DATA SECTION:
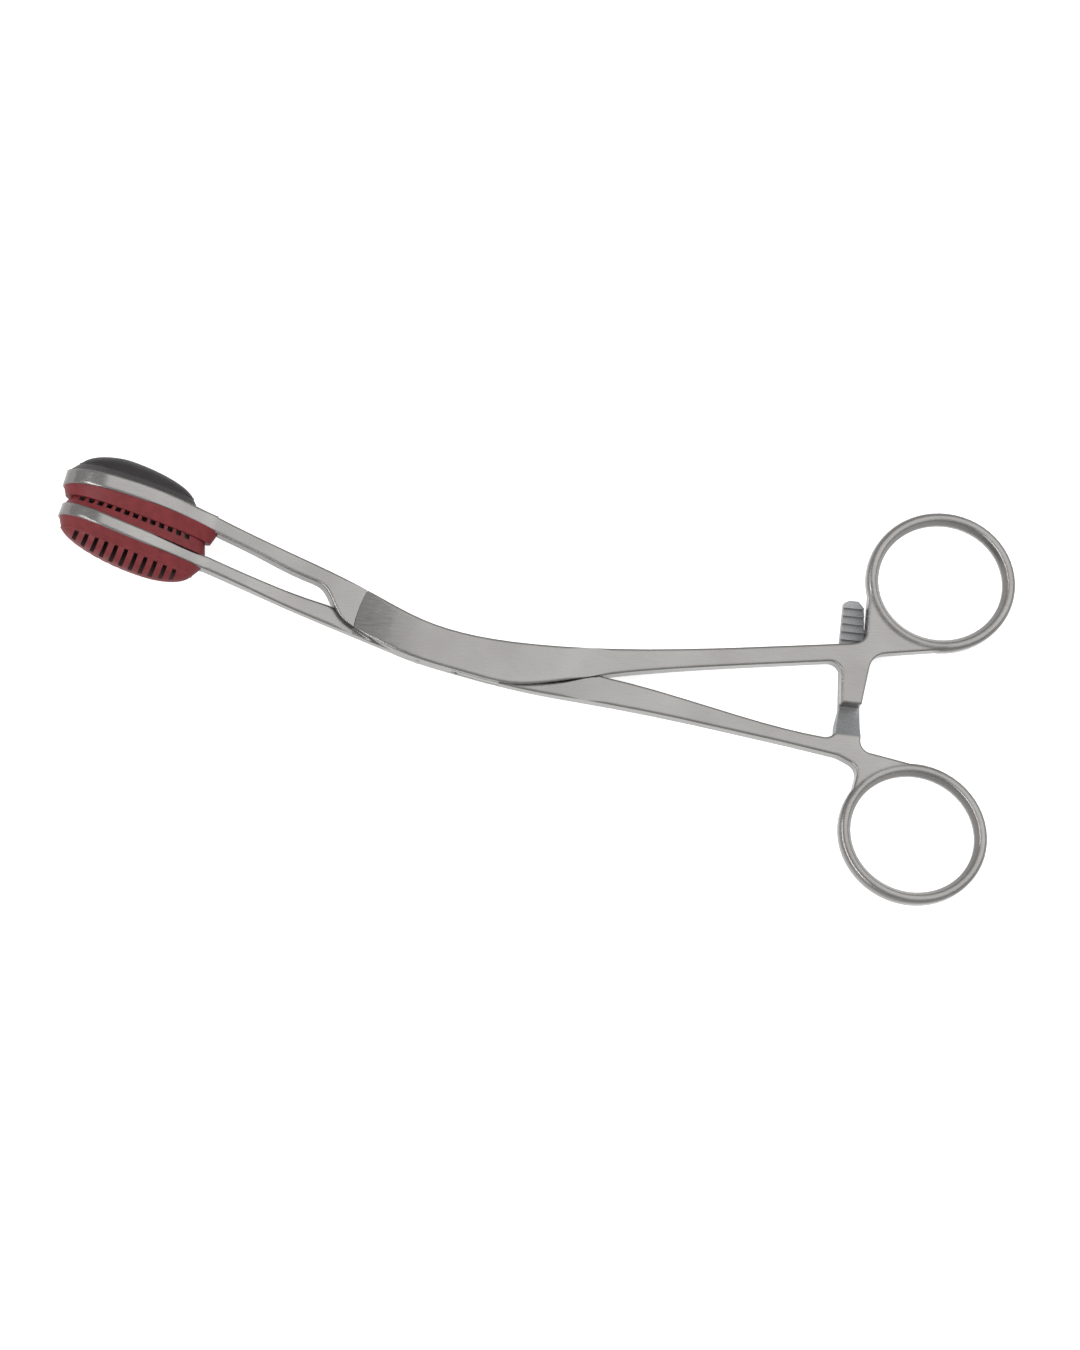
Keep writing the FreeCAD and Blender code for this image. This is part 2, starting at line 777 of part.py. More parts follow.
# Through half: lower ring, lower shank, tang and upper arm
upper_arm = front_blade().common(arm_side(shank_high, ring_low, -seam_radius - shoulder_run))
upper_arm = upper_arm.cut(seam_disc(seam_clearance))
touch, turn = tang_side(0, True)[:2]
shoulder_back = lower_arm_thickness + shoulder_clearance
behind_shoulder = [touch, turn, V(turn.x, -beyond, 0), V(0, -beyond, 0)]
upper_arm = upper_arm.cut(polygon(behind_shoulder, blade_low, shoulder_back))
lower_plate = lower_handle()
bar_zone = Part.makeBox(bar_room, beyond, blade_high - blade_low, V(bar_side, bend_start, blade_low))
shank_plate = lower_plate.common(lower_handle_side()).cut(bar_zone)
shank_plate = shank_plate.cut([
    cheek_room(blade_low, slot_low + running_clearance),
    cheek_room(slot_high - running_clearance, blade_high),
])
last_tooth = rear_bar_rise - 0.93 * tooth_pitch
rear_bar = lower_plate.common(rear_bar_bend())
rear_bar = rear_bar.cut(tooth_grooves(last_tooth, -tooth_pitch, rear_tooth_count, rear_bar_front, -tooth_depth))
pin_hole = Part.makeCylinder(pin_radius + running_clearance, lock_thickness, V(0, 0, 0))
through_half = upper_arm.fuse([tang(), shank_plate, rear_bar, finger_ring(lower_ring), upper_band])
through_half = through_half.cut(finger_hole(*lower_ring)).cut(pin_hole)

# Pin and rubber pads
pivot_pin = Part.makeCylinder(pin_radius, lock_thickness - pin_skin)
upper_pad = pad(upper_jaw_height, upper_crown, upper_heel_inset, -upper_heel_lap)
upper_pad = upper_pad.cut(jaw_band(upper_jaw_height))
upper_pad = placed(upper_pad, upper_jaw).cut([bite_side_cutter(upper_jaw)[0], upper_arm])
lower_pad = pad(lower_jaw_height, lower_crown, -lower_heel_lap, -lower_heel_lap)
lower_pad = lower_pad.cut([treads(lower_jaw_height, lower_crown), jaw_band(lower_jaw_height)])
lower_pad = placed(lower_pad, lower_jaw).cut([bite_side_cutter(lower_jaw)[0], notches(), lower_arm])

box_half.exportStep("parts/box_half.step")
through_half.exportStep("parts/through_half.step")
pivot_pin.exportStep("parts/pivot_pin.step")
upper_pad.exportStep("parts/upper_pad.step")
lower_pad.exportStep("parts/lower_pad.step")
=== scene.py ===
import json
import math
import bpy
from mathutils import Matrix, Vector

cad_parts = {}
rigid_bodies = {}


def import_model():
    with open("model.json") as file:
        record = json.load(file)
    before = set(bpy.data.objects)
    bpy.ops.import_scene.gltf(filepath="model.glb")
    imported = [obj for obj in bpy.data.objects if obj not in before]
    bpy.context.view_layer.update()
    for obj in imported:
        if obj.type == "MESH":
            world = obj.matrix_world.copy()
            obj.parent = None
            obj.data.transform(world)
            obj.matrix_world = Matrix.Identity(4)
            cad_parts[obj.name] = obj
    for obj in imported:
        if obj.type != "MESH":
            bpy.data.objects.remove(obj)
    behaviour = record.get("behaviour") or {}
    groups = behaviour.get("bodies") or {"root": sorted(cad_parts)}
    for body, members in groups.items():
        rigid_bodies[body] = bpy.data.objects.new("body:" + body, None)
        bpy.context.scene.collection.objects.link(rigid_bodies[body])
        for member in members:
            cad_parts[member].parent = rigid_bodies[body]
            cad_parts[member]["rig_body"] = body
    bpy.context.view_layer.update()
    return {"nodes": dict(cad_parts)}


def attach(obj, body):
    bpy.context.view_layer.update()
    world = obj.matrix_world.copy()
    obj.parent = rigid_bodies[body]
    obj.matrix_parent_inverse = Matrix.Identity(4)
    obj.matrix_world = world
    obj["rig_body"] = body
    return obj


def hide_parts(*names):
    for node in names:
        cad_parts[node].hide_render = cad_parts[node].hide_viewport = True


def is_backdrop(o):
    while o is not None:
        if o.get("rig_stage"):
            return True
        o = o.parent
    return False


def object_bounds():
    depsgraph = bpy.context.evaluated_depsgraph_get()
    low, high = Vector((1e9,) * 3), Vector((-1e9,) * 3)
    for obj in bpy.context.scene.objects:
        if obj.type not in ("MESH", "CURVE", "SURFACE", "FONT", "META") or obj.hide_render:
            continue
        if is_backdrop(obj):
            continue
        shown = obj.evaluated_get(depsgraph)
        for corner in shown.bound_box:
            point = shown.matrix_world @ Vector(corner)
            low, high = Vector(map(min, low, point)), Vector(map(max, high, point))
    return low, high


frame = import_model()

from types import SimpleNamespace

import bmesh
import bpy
import numpy as np
from mathutils import Matrix, Vector

bl_info = {
    "name": "Tongue forceps",
    "version": (1, 0, 0),
    "blender": (4, 5, 0),
    "location": "View3D > Sidebar > Forceps",
    "description": "Dresses the packed tongue forceps in satin steel and rubber and sets up its studio",
    "category": "Object",
}

MM = 0.001

# Packed jaw rings that the rubber has to fit, in millimetres. WIDEST and BOW_REACH are shares of a length.
JAW_LENGTH = 26.5
JAW_WIDTH = 11.4
JAW_BOW = 0.56
BOW_REACH = 0.55
WIDEST = 0.28
MID_PLANE = 2.0

# Moulded pads, in millimetres and degrees
LIP_INSET = 0.25
SHOULDER_HEIGHT = 2.15
SHOULDER_INSET = 2.0
BITE_FLANK = 4.0
BITE_SLANT = 1.4
BITE_GAP = 0.08
CROWN_LEAN = 13
CROWN_STEEPEST = 82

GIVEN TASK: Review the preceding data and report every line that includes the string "body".

THE OUTPUT:
    for body, members in groups.items():
        rigid_bodies[body] = bpy.data.objects.new("body:" + body, None)
        bpy.context.scene.collection.objects.link(rigid_bodies[body])
            cad_parts[member].parent = rigid_bodies[body]
            cad_parts[member]["rig_body"] = body
def attach(obj, body):
    obj.parent = rigid_bodies[body]
    obj["rig_body"] = body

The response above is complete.